For the first time since it regained independence, Estonia only has one presidential candidate.
The nation’s 101-seat Riigikogu Parliament must replace outgoing president, Kersti Kaljulaid, on Monday. Her second five-year term expires on Oct. 10. While she has previously indicated an interest in staying in her post, she does not have the parliamentary support to secure reelection.
As of Saturday, only one person had filed to fill the largely ceremonial post.
Alar Karis, the director of the Estonian National Museum and former state auditor, is currently the only contender for the position. He has also served as the head of the University of Tartu, Estonia’s main academic institution.
Karis, 63, has the support of 21 lawmakers, the required minimum. He also has the endorsement of Prime Minister Kaja Kallas’ Reform Party and the Center Party, which make up Estonia’s center-right coalition government.
Tonis Sarts, an associate professor in comparative politics at Tallinn University, told AP News that Karis “is probably one of the most well-prepared candidates considering the domestic policy dimension but he hasn’t had any practical experience in foreign policy-making and diplomacy.”
EKRE, Estonia’s populist, right-wing political party, proposed its own candidate but was unable to secure the support of enough lawmakers to register him.
Estonia law requires parliament to vote on Karis even though there are no alternative presidential candidates.
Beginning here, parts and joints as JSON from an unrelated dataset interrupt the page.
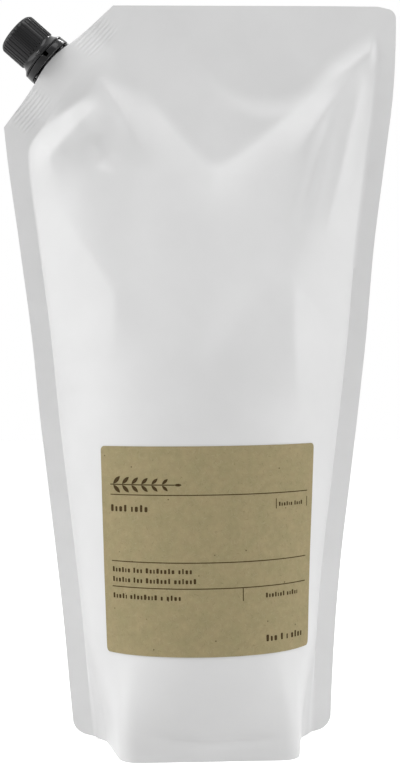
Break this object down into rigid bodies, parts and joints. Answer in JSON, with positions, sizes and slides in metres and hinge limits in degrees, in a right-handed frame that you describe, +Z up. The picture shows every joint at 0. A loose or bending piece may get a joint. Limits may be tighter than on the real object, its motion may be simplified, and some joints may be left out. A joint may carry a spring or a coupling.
{
  "type": "hand soap refill pack",
  "caption": "Filled stand-up refill pouch with heat-sealed edges, a paper label, a welded corner spout, a tamper band and a ribbed screw cap that turns and lifts on its thread.",
  "frame": {"origin": "on the pouch's midline, on the surface it stands on", "axes": "+Z up, the front with its label faces -Y, and the spout is on the cut corner at -X"},
  "size_m": [0.1579, 0.0853, 0.293],
  "materials": {
    "film": "matte laminated film with a soft sheen",
    "kraft_paper": "uncoated recycled kraft paper with dark fibres",
    "black_plastic": "moulded gloss",
    "sealing_foam": "matte foam"
  },
  "bodies": {
    "pouch": {"film_pouch": "film", "paper_label": "kraft_paper", "spout": "black_plastic", "tamper_band": "black_plastic"},
    "seal": {"cap_disc": "sealing_foam"},
    "cap": {"screw_cap": "black_plastic"}
  },
  "joints": [
    {"name": "cap_lift", "type": "slide", "parent": "pouch", "child": "seal", "axis": [-0.7547, 0, 0.6561], "range_m": [0, 0.006]},
    {"name": "cap_turn", "type": "hinge", "parent": "seal", "child": "cap", "pos_m": [-0.0582, 0, 0.268], "axis": [-0.7547, 0, 0.6561], "range_deg": [0, 720]}
  ],
  "couplings": [
    {"joint": "cap_lift", "follows": "cap_turn", "m_per_rad": 0.00047746}
  ]
}
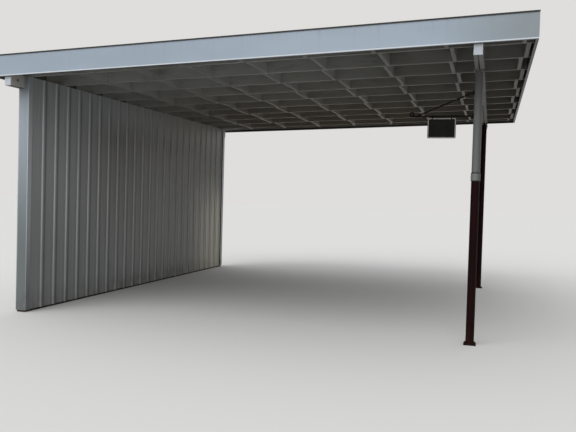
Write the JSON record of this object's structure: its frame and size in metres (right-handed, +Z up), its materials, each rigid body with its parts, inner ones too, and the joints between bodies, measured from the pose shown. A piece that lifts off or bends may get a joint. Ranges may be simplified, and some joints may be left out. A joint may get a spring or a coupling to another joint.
{
  "type": "carport",
  "caption": "Open carport with a low shed roof on one ribbed steel wall and two tube posts, with a hanging blank sign on a scroll bracket.",
  "frame": {"origin": "on the ground, at the middle of the roof's outline", "axes": "+X from the wall to the house side, +Y from the front to the rear, +Z up"},
  "size_m": [5.724, 6.11, 3.0684],
  "materials": {
    "painted_timber": "satin",
    "raw_timber": "matte",
    "fascia_white": "satin",
    "white_steel": "satin",
    "roofing": "matte",
    "dark_metal": "satin",
    "maroon_paint": "satin",
    "grey_paint": "satin",
    "black_iron": "satin",
    "sign_black": "satin"
  },
  "bodies": {
    "frame": {"rafter_01": "painted_timber", "rafter_02": "painted_timber", "rafter_03": "painted_timber", "rafter_04": "painted_timber", "rafter_05": "painted_timber", "rafter_06": "painted_timber", "rafter_07": "painted_timber", "rafter_08": "painted_timber", "rafter_09": "painted_timber", "rafter_10": "painted_timber", "front_rim": "painted_timber", "rear_rim": "painted_timber", "roof_deck": "painted_timber", "left_beam": "painted_timber", "right_beam": "painted_timber", "blocking_row_1": "painted_timber", "blocking_row_2": "painted_timber", "blocking_row_3": "painted_timber", "blocking_row_4": "painted_timber", "blocking_row_5": "painted_timber", "blocking_row_6": "painted_timber", "blocking_row_7": "painted_timber", "blocking_row_8": "painted_timber", "front_fascia": "fascia_white", "rear_fascia": "fascia_white", "left_fascia": "fascia_white", "right_fascia": "fascia_white", "roofing": "roofing", "drip_edge": "dark_metal", "sill_plate": "raw_timber", "top_plate": "raw_timber", "wall_studs": "raw_timber", "wall_girts": "raw_timber", "inner_cladding": "white_steel", "outer_cladding": "white_steel", "front_end_cap": "white_steel", "rear_end_cap": "white_steel", "front_post_lower": "maroon_paint", "rear_post": "maroon_paint", "front_post_upper": "grey_paint", "front_post_collar": "grey_paint", "sign_bracket": "black_iron"},
    "sign": {"sign_plate": "sign_black", "sign_hangers": "black_iron"}
  },
  "joints": [
    {"name": "sign_swing", "type": "hinge", "parent": "frame", "child": "sign", "pos_m": [2.019, -2.3192, 2.26652], "axis": [1, 0, 0], "range_deg": [-60, 60]}
  ]
}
Because of unusual circumstances, “several politicians have called for a complete overhaul of Estonia’s complex presidential election system. Some Estonians have even suggested that the small European nation, where the prime minister holds most political power, should abolish the head of the state post altogether,” notes AP News.
In its initial secret ballot vote, the Riigikogu “failed to produce a result” as Karis did not receive “the necessary two-thirds majority to be confirmed in the role.
“Karis received the support of 63 of the 94 lawmakers present. A further 16 members abstained. Under Estonia’s constitution, parliament must vote again on Tuesday in a second and, if necessary, a third ballot. New candidates can be nominated for each of these,” reports DPA.
“The prime minister holds [the] most power in Estonia, a European Union and NATO member of 1.3 million people,” noted ABC News. The president largely represents the nation abroad and serves as “a domestic opinion leader.”
Notably, however, the Estonia president is the supreme commander of the armed forces, formally appoints government members, validates laws with his signature, and may exercise veto powers.